Carol Nader summarised some of the key changes in an article in the AGE (7th April, 2008):
- In 1996, women with post-school qualifications were less likely to have a partner in most age groups.
- By 2001, this had started to change.
- By 2006 a greater proportion of highly educated women had a partner than those with no qualifications.
- This was most marked for those in their 30s. By 2006, 61% of women aged 30 to 34 with at least a degree were married, compared with just 53% of those with no post-school qualification.
- The same trends have continued for women aged 35 to 39. 68% with at least a degree were married, compared with 60% of those who had no qualification. The trend continued for women in their 40s.
It is not clear what this might mean but it is interesting to speculate. Why is it that in an age where many women see marriage as a loss of freedom that those women with presumably the most freedom in secular terms are choosing to marry in larger numbers? Women with university degrees, presumably better employment prospects, and higher income who would be seen as in the best position to live independent lives are choosing marriage.
In a Radio National interview on the 8th April, Genevieve Heard, a research fellow at Monash University's Centre for Population and Urban Research, suggested that:
"What is surprising about these data, is that it's always been assumed that more educated women are at the vanguards of change, that they are rebels, if you like, with regard to traditional steps like getting married. In fact, these data show that they are in fact behaving that they are in fact behaving in a more conservative manner. It was as if those with the most choice in these situations are in fact choosing the most conservative route."
I'd like to think that more woment are discovering the joys of marriage and lifetime commitment, but I suspect this is not the case. My own take on this is that what is happening with marriage is linked to other trends with women, work and families. As women have tried to juggle education, careers and personal life, they have found it increasingly difficult to have everything. Women (and indeed couples) have delayed having children to establish careers, save for houses, travel etc. But now as increasing numbers of 'X' generation women have decided that it is time to have families they have sought security in their relationships. As a result, marriage is seen as a good option for educated women who seek some stability and security.

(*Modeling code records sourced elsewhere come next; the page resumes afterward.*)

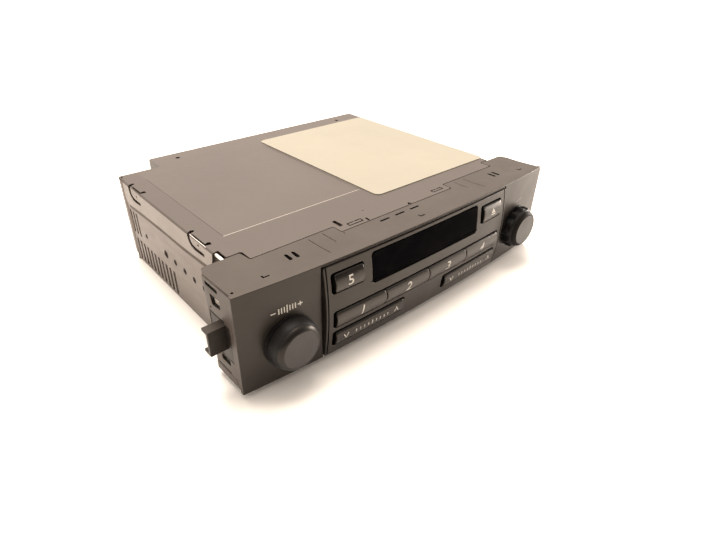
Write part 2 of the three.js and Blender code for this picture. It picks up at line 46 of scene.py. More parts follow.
def M(x, y, z):
    return Vector((x / 1000.0, (y - ORIGIN_Y) / 1000.0, (z + BASE) / 1000.0))


def bow(x):
    u = x / 101.0
    return 2.76 * u * u + 1.37 * u ** 4


def bulge(z):
    return 0.3 + 2.0 * max(0.0, 1.0 - ((z - 23.2) / 23.0) ** 2)


def smooth(t):
    t = max(0.0, min(1.0, t))
    return t * t * (3 - 2 * t)


# ------------------------------------------------------------------ camera
cam_data = bpy.data.cameras.new("camera")
cam = bpy.data.objects.new("camera", cam_data)
scene.collection.objects.link(cam)
right = Vector((0.75481, -0.65586, 0.01078))
down = Vector((-0.34723, -0.41345, -0.84172))
ahead = Vector((0.55650, 0.63159, -0.53981))
rot = Matrix((right, -down, -ahead)).transposed()
cam.matrix_world = Matrix.Translation((-0.164876, -0.210883, 0.152304 + BASE / 1000)) @ rot.to_4x4()
cam_data.sensor_fit = "HORIZONTAL"
cam_data.sensor_width = 36.0
cam_data.lens = 503.986 * 36.0 / 722.0
cam_data.shift_x = (361.0 - 347.985) / 722.0
cam_data.shift_y = (271.160 - 271.0) / 722.0
cam_data.clip_start, cam_data.clip_end = 0.01, 20.0
scene.camera = cam
scene.view_settings.view_transform = "Standard"
scene.view_settings.look = "None"


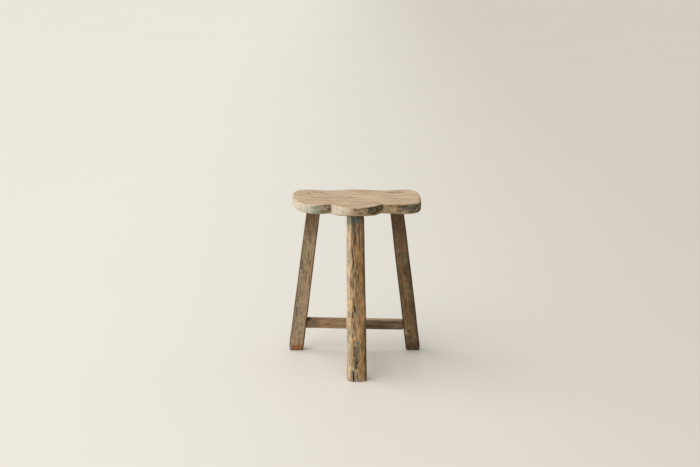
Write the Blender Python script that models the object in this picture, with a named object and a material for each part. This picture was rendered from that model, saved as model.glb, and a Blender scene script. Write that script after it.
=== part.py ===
"""Three-legged wooden milking stool.

A scalloped plank seat stands on three splayed, hewn legs. Each rear leg ends in a shouldered
tenon that passes through the seat and is spread by a wedge; the front leg's tenon stops inside
the plank. A stretcher joins the rear legs, and a centre stretcher runs from its middle to the
front leg, so that the two make a T.

Metres, +Z up, +X to the right seen from the front, +Y towards the back.
The origin is on the floor, under the middle of the stool's box.
"""

import math

import bmesh
import bpy
from mathutils import Vector

# ---- Overall size ----
HEIGHT = 0.455
DEPTH = 0.283
FIT_GAP = 0.0003

# ---- Seat plank ----
SEAT_THICKNESS = 0.027
SEAT_OFFSET_X = 0.0036
SEAT_TOP_ARRIS = 0.004
SEAT_BOTTOM_ARRIS = 0.005
SEAT_BOTTOM = HEIGHT - SEAT_THICKNESS
# The scalloped outline by eye, clockwise from above: (x, y), how far the curve's handle reaches
# before the point and how far after it. The two ends were cut by hand and differ a little.
BACK_BUMP = ((0.0, 0.1195), (-0.028, 0.0), (0.032, 0.0))
RIGHT_DIP = ((0.076, 0.1055), (-0.024, 0.0), (0.016, 0.0))
RIGHT_BACK_LOBE = ((0.131, 0.118), (-0.020, 0.0), (0.030, 0.0))
RIGHT_END = ((0.1695, -0.004), (0.0, 0.094), (0.0, -0.050))
RIGHT_FRONT_LOBE = ((0.115, -0.0700), (0.040, 0.0), (-0.024, 0.0))
RIGHT_NOTCH = ((0.0645, -0.0665), (0.012, -0.001), (-0.006, -0.016))
FRONT_LOBE = ((0.0, -0.118), (0.030, 0.0), (-0.030, 0.0))
LEFT_NOTCH = ((-0.0655, -0.069), (0.006, -0.017), (-0.012, -0.001))
LEFT_FRONT_LOBE = ((-0.107, -0.079), (0.020, 0.0), (-0.030, 0.0))
LEFT_END = ((-0.1675, 0.050), (0.0, -0.085), (0.0, 0.050))
LEFT_BACK_LOBE = ((-0.131, 0.1155), (-0.030, 0.0), (0.020, 0.0))
LEFT_DIP = ((-0.072, 0.106), (-0.018, 0.0), (0.022, 0.0))
SEAT_OUTLINE = (BACK_BUMP, RIGHT_DIP, RIGHT_BACK_LOBE, RIGHT_END, RIGHT_FRONT_LOBE, RIGHT_NOTCH,
                FRONT_LOBE, LEFT_NOTCH, LEFT_FRONT_LOBE, LEFT_END, LEFT_BACK_LOBE, LEFT_DIP)

# ---- Legs: (width across X, thickness along Y) at the floor and at the seat's top face ----
SPLAY_BACK = math.tan(math.radians(7.0))
SPLAY_LEFT = math.tan(math.radians(7.35))
SPLAY_RIGHT = math.tan(math.radians(7.0))
REAR_FOOT_X = 0.1622
REAR_FOOT_SIZE = (0.0405, 0.025)
REAR_TOP_SIZE = (0.0355, 0.023)
FRONT_FOOT_X = 0.0055
FRONT_TOP_X = 0.0008
FRONT_FOOT_SIZE = (0.0525, 0.032)
FRONT_TOP_SIZE = (0.0435, 0.028)
ARRIS = 0.0035
HEWN_FACET = 0.012

# ---- Leg tenons and their wedges ----
REAR_TENON = (0.031, 0.016)
FRONT_TENON = (0.036, 0.020)
BLIND_COVER = 0.008
TENON_ROOT = 0.006
WEDGE_DEPTH = 0.022
WEDGE_THICK_END = 0.0036
WEDGE_THIN_END = 0.0012

# ---- Stretchers ----
STRETCHER_Z = 0.0775
STRETCHER_DROP = 0.0027
STRETCHER_HEIGHT = 0.0270
REAR_STRETCHER_DEPTH = 0.019
CENTRE_STRETCHER_WIDTH = 0.021
REAR_STRETCHER_TENON = (0.011, 0.017)
CENTRE_REAR_TENON = (0.010, 0.013)
CENTRE_FRONT_TENON = (0.013, 0.0205)
STRETCHER_ARRIS = 0.002
CRISP_ANGLE = math.radians(35)

# ---- Pegs ----
PEG_RADIUS = 0.004
CROSS_PEG_RADIUS = 0.003
PEG_PROUD = 0.0015
PEG_STOP = 0.005
PEG_SIDES = 24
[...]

It seems likely to me that many women are adopting the type of economic approach to marriage talked about by Donald Hay and Gordon Menzies in Case #12. In the economic approach to marriage couples approach it as a set of business decisions to be made; they evaluate the best way to utilise their human capital for the purposes of child rearing, 'nest' building etc. They look for an efficient specialisation of their skills, resources and use of time for mutual benefit. The rise in the number of bizarre pre-nuptial agreements shows how extreme examples of this thinking has strange outcomes.

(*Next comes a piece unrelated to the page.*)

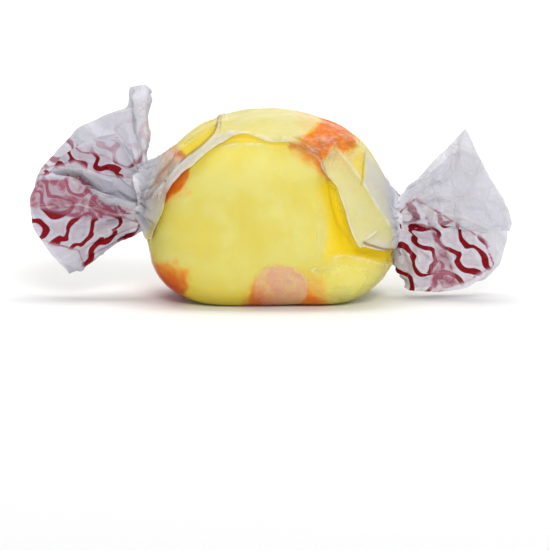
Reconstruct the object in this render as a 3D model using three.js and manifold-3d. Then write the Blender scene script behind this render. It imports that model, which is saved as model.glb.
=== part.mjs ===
// Salt water taffy: a cut length of pulled taffy with orange stripes, twist-wrapped in waxed paper.
//
// Millimetres, +Z up. X runs along the wrapper from twist to twist, and the taffy's cut face looks
// to -Y. The taffy is one soft block, its stripes are four bands let into its side that run from
// cut face to cut face, and the wrapper is one sheet: it goes round the taffy with its long edges
// lapped, is gathered into a neck at each end and opens again into a folded fan.
// Angles round the wrapper are in degrees: 0 faces the front, 90 up, 180 the back, 270 down.
import * as THREE from "three";
import { ConvexGeometry } from "three/addons/geometries/ConvexGeometry.js";
import { mergeVertices } from "three/addons/utils/BufferGeometryUtils.js";
import Module from "manifold-3d";

// ---- Driving dimensions ----

const PAPER = 0.3; // thickness of the sheet
const CLEAR = 0.3; // between the sheet and the taffy, and between two layers of sheet

const TAFFY = {
  width: 25.8,
  height: 19.9,
  depth: 18.4,
  base: PAPER + CLEAR, // height of its flat underside
  sink: 0.4, // how far the round form would reach below that flat
  taper: 0.06, // how much narrower the top is than the middle
  lean: 0.13, // how far the cut face leans back, as a slope
  lowerPower: 3.6, // squareness of the section below the middle
  upperPower: 2.3, // and above it
  facePower: 3.5, // squareness of the rim of the cut faces
};

// The dent in the cut face where the paper is drawn in towards the right neck: points of its floor
// as x and z, deepest at the second.
const DENT = {
  path: [[6.6, 13.6], [8.8, 7.0], [13.4, 5.6]],
  depth: 1.25,
  halfWidth: 1.6,
};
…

In contrast the Bible teaches that marriage is instead a covenant relationship where "the covenant reflects the 'inner' being of the couple" (Hay & Menzies 2007). The contractual economic approach to marriage is about two parties fulfilling their obligations for the mutual benefit of the partners, whereas the covenantal approach is about unqualified commitment to one another. Marriage in the biblical sense requires lifetime commitment "for better and worse, for richer for poorer, in sickness and in health, till death do us part." The contractual approach seeks gains, benefits and efficiencies, whereas the covenantal approach starts with a deep commitment of self-giving love and is for life.
I hope that I'm wrong about these trends, but I suspect that I'm right.